Here’s how Park, 60, could affect South Korea and the region as a whole while president for five years, starting in February.

Politics of the past. Park is the daughter of a Cold War-era military dictator Park Chung-hee whose rule of 18 years after the Korean War (1950-53) still leaves sentiment in the country divided.

Keeping the chaebols and pushing a massive trade treaty. Park is expected to maintain free-market government policies and general support for the  massive family-owned South Korean conglomerates whose revenues are at times larger than the country’s GDP. (Hyundai and LG are examples of these chaebols, which literally translates to ”business associations”.) Park’s father encouraged the expansion of the chaebol – pronounced “jay bol” or “chay bol” – to help industrialized the war-ravaged country in the 1960s and 1970s. Amid public discontent over their dominance in society and business, Park’s opponent campaigned for dismantling them, but Park has said doing so would bring the whole economy down. Park also supports the Trans-Pacific Partnership, a trade agreement between 11 countries, including various Asian and Latin American countries (but excluding China) that the US is pushing.

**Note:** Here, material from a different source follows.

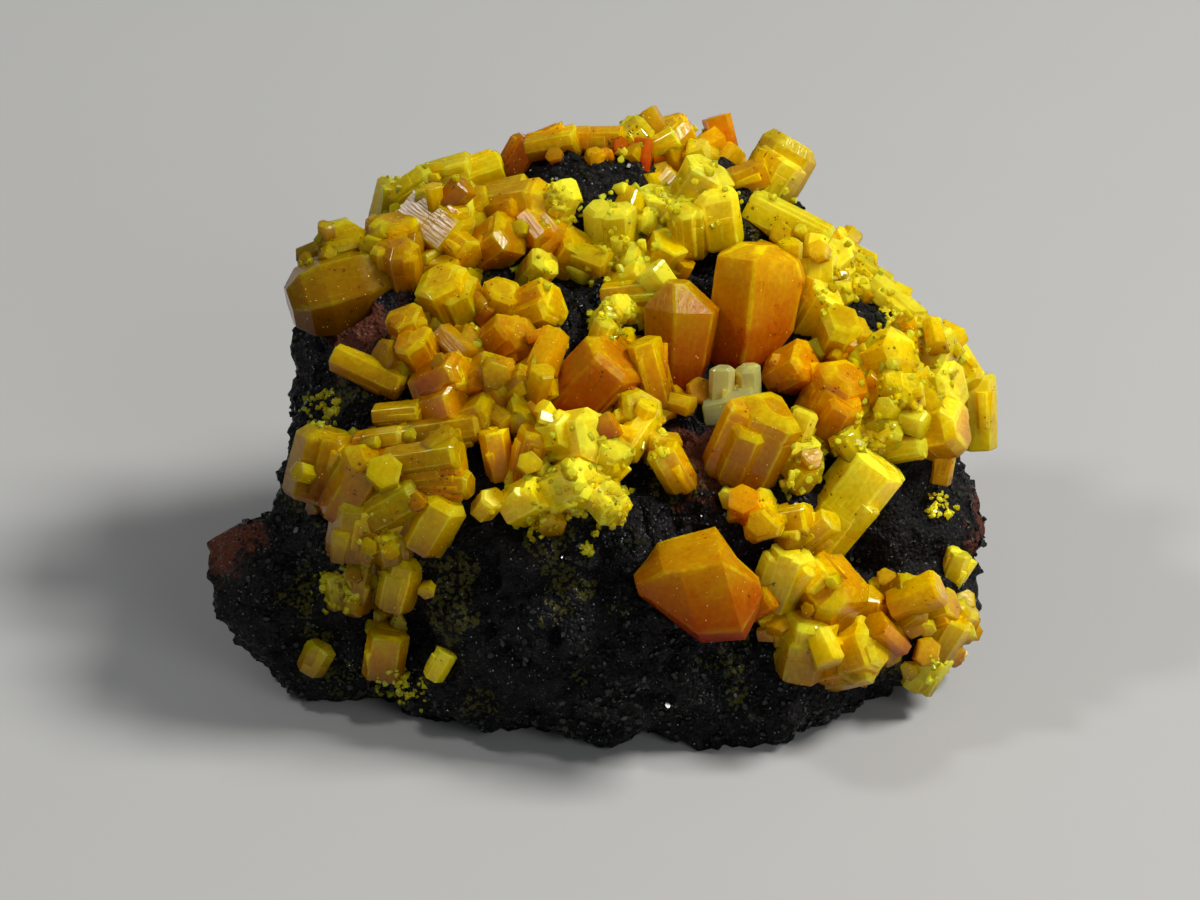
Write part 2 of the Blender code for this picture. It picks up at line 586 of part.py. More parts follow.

North Korea. Park has said she would negotiate with Kim Jung-Un, North Korea’s new leader but would require the hostile neighbor to the north to give up nuclear weapons first. (The two countries are still technically at war and relations have deteriorated under the current administration.) Despite the fact that North Korea launched a satellite into space, an antagonistic move the US and others see as a cover for testing ballistic technology, analysts believe Kim wants to shift the country’s priority from military build-up to economic development. An initial outstretched hand from Kim could markedly improve relations.

Personal life. Unmarried and with no children, Park has said that she will devote her life to running the country. She served as her father’s first lady in the 1970s after her mother was assassinated by a North Korean gunman. Her father was shot and killed in 1979 by the director of the Korean Central Intelligence Agency who claimed General Park was an obstacle to democracy.

Iron Lady politics. Park’s election is seen as a breakthrough for women in a country and region known for patriarchalism. South Korea ranks in the bottom third of all countries for gender equality, according to the World Economic Form, and has a gender wage gap 2.6 times the average of OECD countries. Park will be not just the first female president of South Korea but northeast Asia’s first female leader. She has cited German chancellor Angela Merkel and former British prime minister Margaret Thatcher as her role models.